╭──

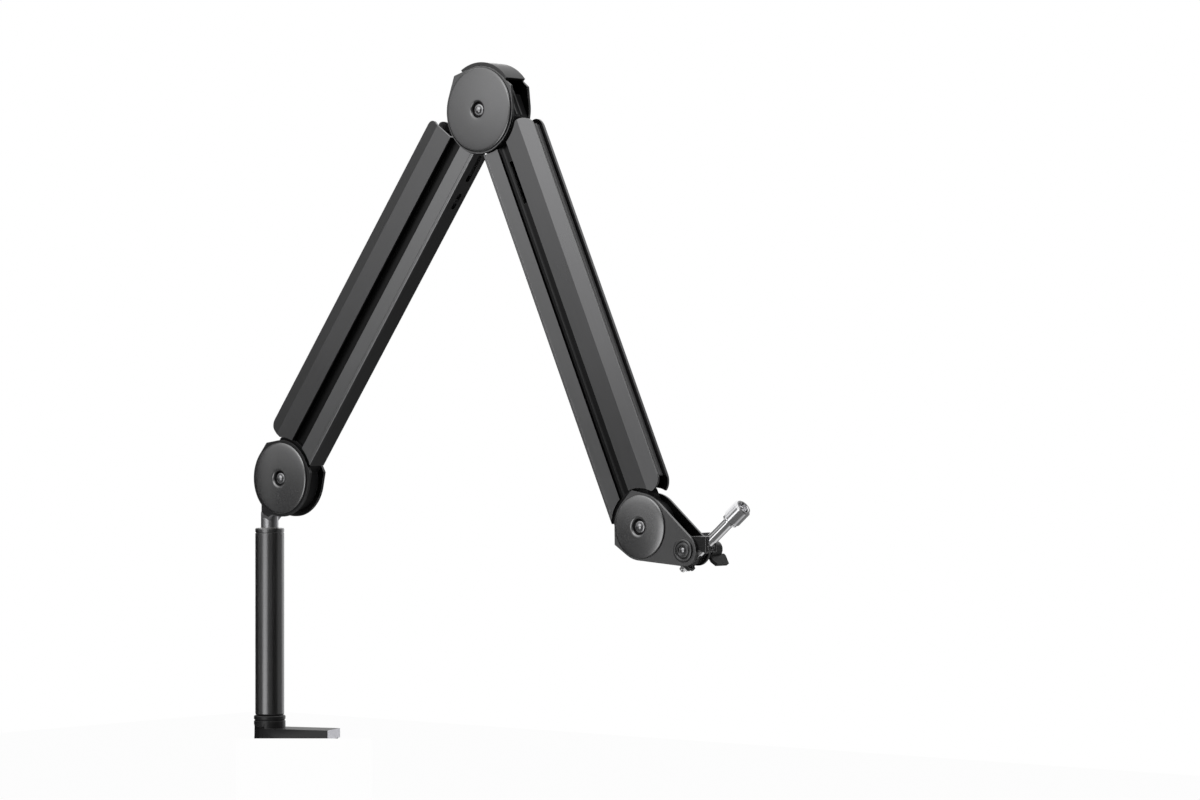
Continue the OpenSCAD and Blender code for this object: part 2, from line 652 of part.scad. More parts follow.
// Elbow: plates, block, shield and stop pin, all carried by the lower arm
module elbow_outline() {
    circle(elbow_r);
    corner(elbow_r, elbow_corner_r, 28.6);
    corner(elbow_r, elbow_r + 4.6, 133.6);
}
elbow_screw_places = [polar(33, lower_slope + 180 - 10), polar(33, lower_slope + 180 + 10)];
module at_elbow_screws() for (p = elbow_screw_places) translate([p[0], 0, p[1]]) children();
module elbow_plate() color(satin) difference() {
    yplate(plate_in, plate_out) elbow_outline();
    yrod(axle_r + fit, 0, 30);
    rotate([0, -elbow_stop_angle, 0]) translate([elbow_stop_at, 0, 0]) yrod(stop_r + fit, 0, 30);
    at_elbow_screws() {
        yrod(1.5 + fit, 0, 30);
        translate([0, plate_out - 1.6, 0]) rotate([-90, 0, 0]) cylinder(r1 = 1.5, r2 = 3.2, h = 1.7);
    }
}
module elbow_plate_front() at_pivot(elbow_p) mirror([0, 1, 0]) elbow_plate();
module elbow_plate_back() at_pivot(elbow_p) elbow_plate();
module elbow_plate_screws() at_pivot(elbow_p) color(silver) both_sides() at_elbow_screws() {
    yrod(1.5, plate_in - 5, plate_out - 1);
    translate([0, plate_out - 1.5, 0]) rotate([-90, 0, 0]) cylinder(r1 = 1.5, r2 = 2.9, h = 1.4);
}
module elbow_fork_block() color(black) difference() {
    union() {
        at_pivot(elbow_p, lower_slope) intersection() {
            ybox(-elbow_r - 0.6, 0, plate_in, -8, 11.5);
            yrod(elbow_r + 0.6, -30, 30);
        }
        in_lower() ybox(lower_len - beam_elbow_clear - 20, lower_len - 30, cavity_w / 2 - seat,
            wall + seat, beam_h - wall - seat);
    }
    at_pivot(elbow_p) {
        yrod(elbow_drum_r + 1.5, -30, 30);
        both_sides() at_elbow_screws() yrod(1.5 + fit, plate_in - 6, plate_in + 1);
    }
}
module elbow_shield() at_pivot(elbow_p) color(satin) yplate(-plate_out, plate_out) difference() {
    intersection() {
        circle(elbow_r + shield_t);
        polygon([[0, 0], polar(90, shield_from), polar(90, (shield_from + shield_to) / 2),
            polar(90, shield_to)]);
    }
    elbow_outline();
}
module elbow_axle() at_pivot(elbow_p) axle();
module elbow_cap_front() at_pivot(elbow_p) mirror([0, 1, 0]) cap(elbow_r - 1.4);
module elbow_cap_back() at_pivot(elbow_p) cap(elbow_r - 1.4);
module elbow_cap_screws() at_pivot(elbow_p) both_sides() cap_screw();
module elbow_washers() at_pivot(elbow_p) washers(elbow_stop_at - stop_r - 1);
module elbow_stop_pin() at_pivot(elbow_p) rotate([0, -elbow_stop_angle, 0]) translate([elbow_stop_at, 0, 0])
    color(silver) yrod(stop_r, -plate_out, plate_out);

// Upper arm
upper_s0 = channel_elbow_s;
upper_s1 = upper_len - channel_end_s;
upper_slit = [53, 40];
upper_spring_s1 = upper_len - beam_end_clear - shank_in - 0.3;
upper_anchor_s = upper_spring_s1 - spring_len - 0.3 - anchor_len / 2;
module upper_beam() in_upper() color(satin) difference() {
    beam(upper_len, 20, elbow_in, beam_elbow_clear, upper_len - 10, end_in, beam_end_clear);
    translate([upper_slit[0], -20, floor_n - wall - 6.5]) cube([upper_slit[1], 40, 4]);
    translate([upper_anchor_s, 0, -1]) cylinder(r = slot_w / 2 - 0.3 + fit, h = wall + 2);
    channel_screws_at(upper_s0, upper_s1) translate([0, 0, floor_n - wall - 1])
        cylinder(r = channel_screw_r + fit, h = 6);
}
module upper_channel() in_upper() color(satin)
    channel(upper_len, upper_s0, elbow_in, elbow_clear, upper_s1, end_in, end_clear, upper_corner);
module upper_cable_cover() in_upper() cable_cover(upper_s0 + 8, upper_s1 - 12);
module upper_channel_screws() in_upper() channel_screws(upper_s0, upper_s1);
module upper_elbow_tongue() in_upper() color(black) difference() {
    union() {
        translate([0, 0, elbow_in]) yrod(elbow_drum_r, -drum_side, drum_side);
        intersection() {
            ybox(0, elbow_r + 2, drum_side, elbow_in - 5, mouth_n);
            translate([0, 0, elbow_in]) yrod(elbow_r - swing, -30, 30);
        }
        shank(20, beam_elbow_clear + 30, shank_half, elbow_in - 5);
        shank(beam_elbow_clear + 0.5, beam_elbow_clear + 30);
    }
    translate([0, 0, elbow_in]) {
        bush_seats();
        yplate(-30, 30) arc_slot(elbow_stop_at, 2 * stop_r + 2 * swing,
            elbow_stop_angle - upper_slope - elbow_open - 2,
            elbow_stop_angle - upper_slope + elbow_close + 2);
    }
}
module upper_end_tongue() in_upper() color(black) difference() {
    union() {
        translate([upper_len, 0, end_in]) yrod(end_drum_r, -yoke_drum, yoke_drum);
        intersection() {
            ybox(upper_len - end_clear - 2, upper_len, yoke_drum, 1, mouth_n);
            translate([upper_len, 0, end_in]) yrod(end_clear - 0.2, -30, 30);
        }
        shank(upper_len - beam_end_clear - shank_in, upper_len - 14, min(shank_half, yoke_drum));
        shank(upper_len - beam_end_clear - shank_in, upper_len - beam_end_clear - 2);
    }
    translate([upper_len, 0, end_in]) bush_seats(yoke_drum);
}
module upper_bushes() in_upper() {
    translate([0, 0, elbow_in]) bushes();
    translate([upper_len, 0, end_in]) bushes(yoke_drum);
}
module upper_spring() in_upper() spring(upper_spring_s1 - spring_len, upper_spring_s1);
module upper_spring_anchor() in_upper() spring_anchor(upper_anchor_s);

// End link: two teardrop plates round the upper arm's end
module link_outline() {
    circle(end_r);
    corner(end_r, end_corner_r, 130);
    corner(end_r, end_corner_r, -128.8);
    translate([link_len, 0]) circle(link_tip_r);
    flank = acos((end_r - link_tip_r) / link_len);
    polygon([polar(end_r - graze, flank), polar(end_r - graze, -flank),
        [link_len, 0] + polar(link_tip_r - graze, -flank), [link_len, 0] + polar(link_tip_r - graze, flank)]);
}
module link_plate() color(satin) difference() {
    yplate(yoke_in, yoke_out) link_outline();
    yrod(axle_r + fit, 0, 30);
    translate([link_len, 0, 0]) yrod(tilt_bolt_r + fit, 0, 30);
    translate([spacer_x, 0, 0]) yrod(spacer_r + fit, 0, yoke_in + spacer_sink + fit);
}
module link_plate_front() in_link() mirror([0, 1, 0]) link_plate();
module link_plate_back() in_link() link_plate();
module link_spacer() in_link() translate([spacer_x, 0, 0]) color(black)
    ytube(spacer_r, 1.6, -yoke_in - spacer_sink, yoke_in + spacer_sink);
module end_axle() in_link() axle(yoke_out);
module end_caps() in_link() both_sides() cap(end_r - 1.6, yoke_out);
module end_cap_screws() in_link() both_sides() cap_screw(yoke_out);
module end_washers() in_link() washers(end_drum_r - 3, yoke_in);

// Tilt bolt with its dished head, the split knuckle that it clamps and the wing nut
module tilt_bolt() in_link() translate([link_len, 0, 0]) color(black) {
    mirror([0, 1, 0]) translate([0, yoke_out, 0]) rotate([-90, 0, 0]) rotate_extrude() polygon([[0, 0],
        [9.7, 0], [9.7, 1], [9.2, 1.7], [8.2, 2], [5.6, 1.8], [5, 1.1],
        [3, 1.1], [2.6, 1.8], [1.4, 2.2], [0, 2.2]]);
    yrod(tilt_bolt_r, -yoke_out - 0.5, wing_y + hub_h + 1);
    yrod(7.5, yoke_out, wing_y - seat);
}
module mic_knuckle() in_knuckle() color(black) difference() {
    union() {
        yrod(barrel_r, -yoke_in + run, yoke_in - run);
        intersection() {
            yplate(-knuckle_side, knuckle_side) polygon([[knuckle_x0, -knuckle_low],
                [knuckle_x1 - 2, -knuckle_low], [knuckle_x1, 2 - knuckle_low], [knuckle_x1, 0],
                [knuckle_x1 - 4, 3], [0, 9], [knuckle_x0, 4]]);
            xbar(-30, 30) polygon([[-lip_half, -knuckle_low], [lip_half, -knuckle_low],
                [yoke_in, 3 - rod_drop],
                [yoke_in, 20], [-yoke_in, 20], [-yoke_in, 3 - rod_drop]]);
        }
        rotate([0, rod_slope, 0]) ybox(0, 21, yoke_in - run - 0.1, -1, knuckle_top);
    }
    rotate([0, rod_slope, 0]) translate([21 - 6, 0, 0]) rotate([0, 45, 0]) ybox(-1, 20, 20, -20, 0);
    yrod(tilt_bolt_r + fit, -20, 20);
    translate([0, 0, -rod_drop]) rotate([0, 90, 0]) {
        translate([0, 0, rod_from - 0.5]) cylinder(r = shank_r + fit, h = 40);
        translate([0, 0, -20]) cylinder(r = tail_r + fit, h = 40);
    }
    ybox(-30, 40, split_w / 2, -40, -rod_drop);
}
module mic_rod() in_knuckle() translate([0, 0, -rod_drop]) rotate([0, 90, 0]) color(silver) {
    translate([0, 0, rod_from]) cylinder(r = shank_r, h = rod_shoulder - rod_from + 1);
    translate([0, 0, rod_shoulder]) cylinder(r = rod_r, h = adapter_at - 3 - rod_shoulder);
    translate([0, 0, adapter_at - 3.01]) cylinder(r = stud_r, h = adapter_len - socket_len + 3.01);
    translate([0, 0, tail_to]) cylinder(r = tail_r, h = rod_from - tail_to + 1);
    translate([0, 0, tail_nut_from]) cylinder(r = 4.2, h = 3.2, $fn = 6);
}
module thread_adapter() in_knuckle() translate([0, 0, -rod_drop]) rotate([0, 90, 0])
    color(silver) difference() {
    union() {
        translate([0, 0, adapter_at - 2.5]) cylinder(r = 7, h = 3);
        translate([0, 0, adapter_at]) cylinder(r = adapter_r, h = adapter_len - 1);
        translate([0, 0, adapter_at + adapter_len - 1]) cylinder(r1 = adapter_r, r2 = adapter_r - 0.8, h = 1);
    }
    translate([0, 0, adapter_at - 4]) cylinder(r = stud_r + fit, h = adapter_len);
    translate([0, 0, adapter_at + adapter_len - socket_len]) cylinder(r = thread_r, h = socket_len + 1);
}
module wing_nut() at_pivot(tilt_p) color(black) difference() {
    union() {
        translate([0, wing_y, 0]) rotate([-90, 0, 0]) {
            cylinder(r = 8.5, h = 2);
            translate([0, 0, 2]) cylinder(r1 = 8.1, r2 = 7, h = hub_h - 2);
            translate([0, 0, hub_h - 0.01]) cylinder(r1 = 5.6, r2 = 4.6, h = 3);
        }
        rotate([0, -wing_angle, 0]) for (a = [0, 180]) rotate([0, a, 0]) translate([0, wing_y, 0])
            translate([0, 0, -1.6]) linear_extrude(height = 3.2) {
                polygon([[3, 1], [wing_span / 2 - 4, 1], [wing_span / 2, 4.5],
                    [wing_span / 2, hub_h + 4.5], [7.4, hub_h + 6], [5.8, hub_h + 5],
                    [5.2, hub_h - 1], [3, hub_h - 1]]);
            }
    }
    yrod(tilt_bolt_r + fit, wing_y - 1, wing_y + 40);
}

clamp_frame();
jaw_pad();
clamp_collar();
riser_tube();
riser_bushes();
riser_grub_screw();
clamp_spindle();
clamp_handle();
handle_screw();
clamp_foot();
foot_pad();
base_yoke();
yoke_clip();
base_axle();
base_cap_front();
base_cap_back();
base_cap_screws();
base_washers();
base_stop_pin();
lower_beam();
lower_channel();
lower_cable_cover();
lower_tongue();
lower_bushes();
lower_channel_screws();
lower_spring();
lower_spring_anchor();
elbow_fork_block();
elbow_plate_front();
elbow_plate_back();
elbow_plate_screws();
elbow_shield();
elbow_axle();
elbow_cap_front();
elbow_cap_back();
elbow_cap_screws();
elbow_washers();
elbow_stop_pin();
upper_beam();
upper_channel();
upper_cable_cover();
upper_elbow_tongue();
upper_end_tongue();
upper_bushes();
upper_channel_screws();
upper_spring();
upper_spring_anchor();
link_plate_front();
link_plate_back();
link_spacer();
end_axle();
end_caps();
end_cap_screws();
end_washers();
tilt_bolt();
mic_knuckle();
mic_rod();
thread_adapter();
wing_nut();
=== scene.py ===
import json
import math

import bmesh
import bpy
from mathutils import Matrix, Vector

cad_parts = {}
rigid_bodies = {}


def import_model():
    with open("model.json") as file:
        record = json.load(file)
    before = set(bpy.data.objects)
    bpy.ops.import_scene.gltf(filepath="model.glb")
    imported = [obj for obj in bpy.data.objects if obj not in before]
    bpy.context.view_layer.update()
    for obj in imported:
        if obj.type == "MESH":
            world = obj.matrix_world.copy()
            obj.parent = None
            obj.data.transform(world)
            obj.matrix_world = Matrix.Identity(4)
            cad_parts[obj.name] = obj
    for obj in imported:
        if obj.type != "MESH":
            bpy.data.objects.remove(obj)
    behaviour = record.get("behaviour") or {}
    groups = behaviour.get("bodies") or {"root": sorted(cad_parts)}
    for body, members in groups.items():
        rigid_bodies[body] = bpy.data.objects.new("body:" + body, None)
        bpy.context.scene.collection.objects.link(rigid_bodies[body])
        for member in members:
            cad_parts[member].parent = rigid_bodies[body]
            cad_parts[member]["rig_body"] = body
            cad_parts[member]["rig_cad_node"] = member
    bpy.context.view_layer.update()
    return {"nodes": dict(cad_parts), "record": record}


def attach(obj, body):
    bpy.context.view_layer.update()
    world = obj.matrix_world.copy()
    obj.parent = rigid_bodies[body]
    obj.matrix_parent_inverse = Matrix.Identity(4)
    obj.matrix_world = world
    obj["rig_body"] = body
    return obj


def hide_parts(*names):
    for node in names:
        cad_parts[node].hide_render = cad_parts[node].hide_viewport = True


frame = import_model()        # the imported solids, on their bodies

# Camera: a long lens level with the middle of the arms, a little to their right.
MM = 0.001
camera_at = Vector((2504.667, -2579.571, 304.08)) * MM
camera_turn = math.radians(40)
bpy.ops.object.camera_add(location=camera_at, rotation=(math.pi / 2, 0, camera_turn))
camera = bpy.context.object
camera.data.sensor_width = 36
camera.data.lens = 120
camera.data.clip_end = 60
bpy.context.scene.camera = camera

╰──

STATED EXERCISE:
Only the lines from the one with "obj.matrix_parent_inverse = Matrix.Identity(4)" to the one with "frame = import_model()" are wanted; extract them exactly, both ends included.

RESPONSE TO THE EXERCISE:
    obj.matrix_parent_inverse = Matrix.Identity(4)
    obj.matrix_world = world
    obj["rig_body"] = body
    return obj


def hide_parts(*names):
    for node in names:
        cad_parts[node].hide_render = cad_parts[node].hide_viewport = True


frame = import_model()        # the imported solids, on their bodies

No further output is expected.